GIVEN EXERCISE »
Write out the material below again, unchanged.

DATA SHOWN »
----
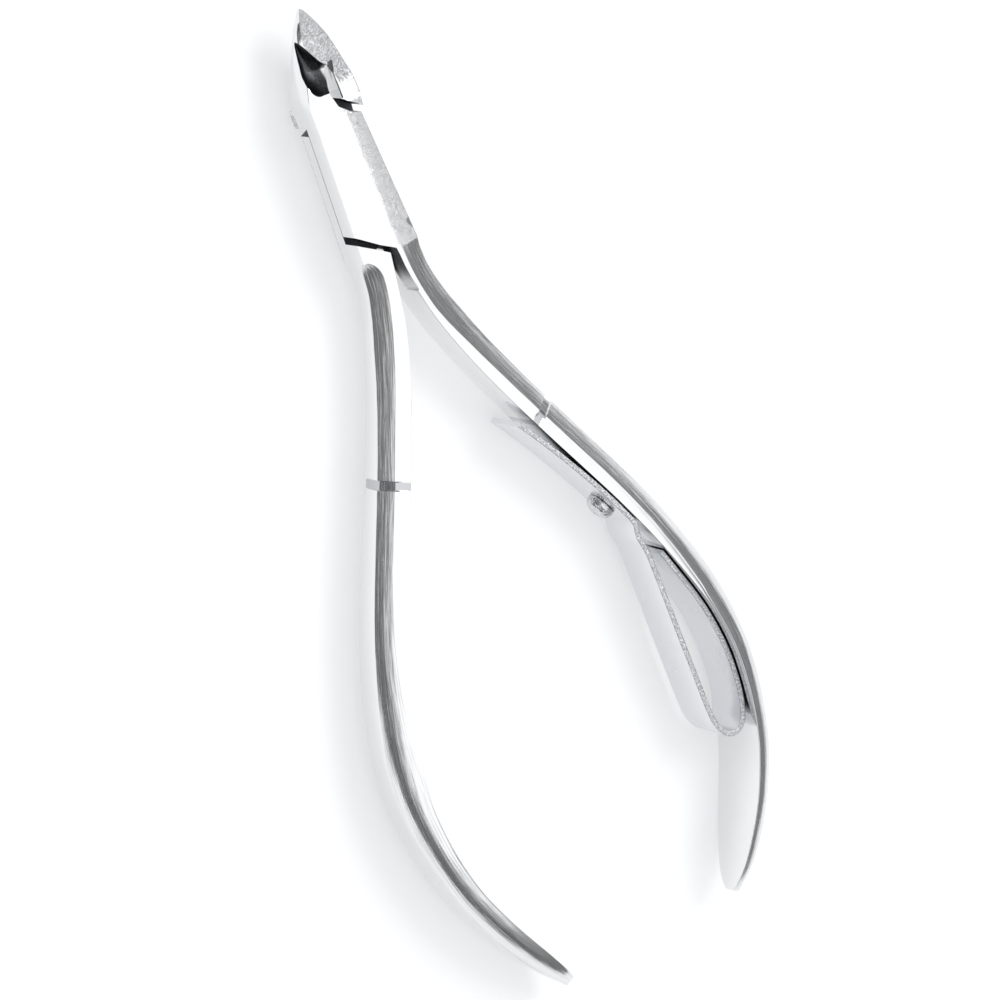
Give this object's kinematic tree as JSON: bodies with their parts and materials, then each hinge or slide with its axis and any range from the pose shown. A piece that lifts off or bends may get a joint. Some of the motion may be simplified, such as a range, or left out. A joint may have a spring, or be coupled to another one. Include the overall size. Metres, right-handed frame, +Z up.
{
  "type": "cuticle nipper",
  "caption": "Lap-jointed cuticle nipper with short shut jaws, bowed handles and a loop-shaped leaf spring riveted inside the right handle.",
  "frame": {"origin": "middle of the bounding box, at its underside, where the handles' widest edges touch the surface", "axes": "+Y along the tool towards the jaws, +X across it towards the handle that carries the spring, +Z up along the pivot"},
  "size_m": [0.042, 0.1042, 0.0094],
  "materials": {
    "lever_steel": "mirror-polished stainless steel, ground satin at the jaws and joint faces",
    "rivet_steel": "polished stainless steel",
    "spring_steel": "polished spring steel strip with sheared edges"
  },
  "bodies": {
    "front_lever_body": {"lever_front": "lever_steel", "spring_rivet": "rivet_steel"},
    "rear_lever_body": {"lever_rear": "lever_steel", "pivot_rivet": "rivet_steel"},
    "spring_body": {"loop_spring": "spring_steel"}
  },
  "joints": [
    {"name": "jaw_hinge", "type": "hinge", "parent": "front_lever_body", "child": "rear_lever_body", "pos_m": [0, 0.03336, 0.00469], "axis": [0, 0, -1], "range_deg": [0, 10]},
    {"name": "spring_turn", "type": "hinge", "parent": "front_lever_body", "child": "spring_body", "pos_m": [0.01286, -0.00767, 0.00469], "axis": [-0.9155, -0.4022, 0], "range_deg": [-8, 8]}
  ]
}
----
RESPONSE »
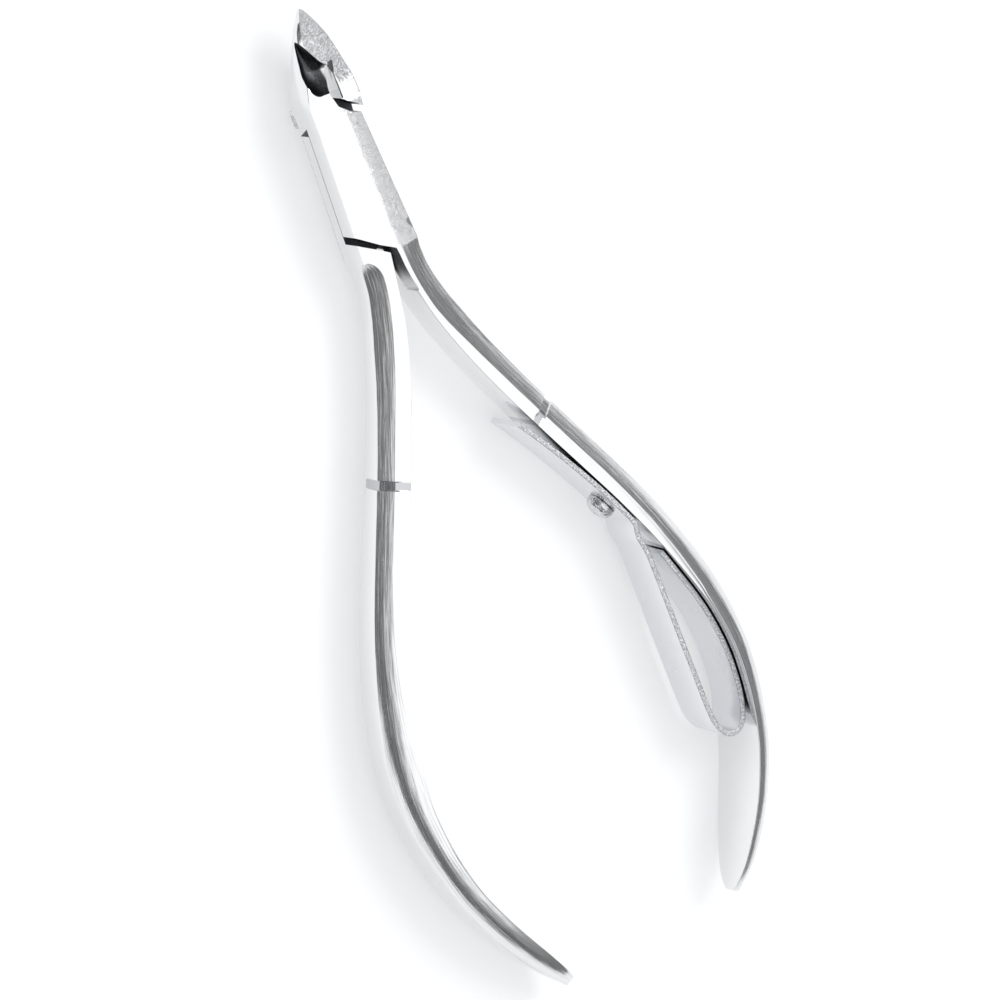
Give this object's kinematic tree as JSON: bodies with their parts and materials, then each hinge or slide with its axis and any range from the pose shown. A piece that lifts off or bends may get a joint. Some of the motion may be simplified, such as a range, or left out. A joint may have a spring, or be coupled to another one. Include the overall size. Metres, right-handed frame, +Z up.
{
  "type": "cuticle nipper",
  "caption": "Lap-jointed cuticle nipper with short shut jaws, bowed handles and a loop-shaped leaf spring riveted inside the right handle.",
  "frame": {"origin": "middle of the bounding box, at its underside, where the handles' widest edges touch the surface", "axes": "+Y along the tool towards the jaws, +X across it towards the handle that carries the spring, +Z up along the pivot"},
  "size_m": [0.042, 0.1042, 0.0094],
  "materials": {
    "lever_steel": "mirror-polished stainless steel, ground satin at the jaws and joint faces",
    "rivet_steel": "polished stainless steel",
    "spring_steel": "polished spring steel strip with sheared edges"
  },
  "bodies": {
    "front_lever_body": {"lever_front": "lever_steel", "spring_rivet": "rivet_steel"},
    "rear_lever_body": {"lever_rear": "lever_steel", "pivot_rivet": "rivet_steel"},
    "spring_body": {"loop_spring": "spring_steel"}
  },
  "joints": [
    {"name": "jaw_hinge", "type": "hinge", "parent": "front_lever_body", "child": "rear_lever_body", "pos_m": [0, 0.03336, 0.00469], "axis": [0, 0, -1], "range_deg": [0, 10]},
    {"name": "spring_turn", "type": "hinge", "parent": "front_lever_body", "child": "spring_body", "pos_m": [0.01286, -0.00767, 0.00469], "axis": [-0.9155, -0.4022, 0], "range_deg": [-8, 8]}
  ]
}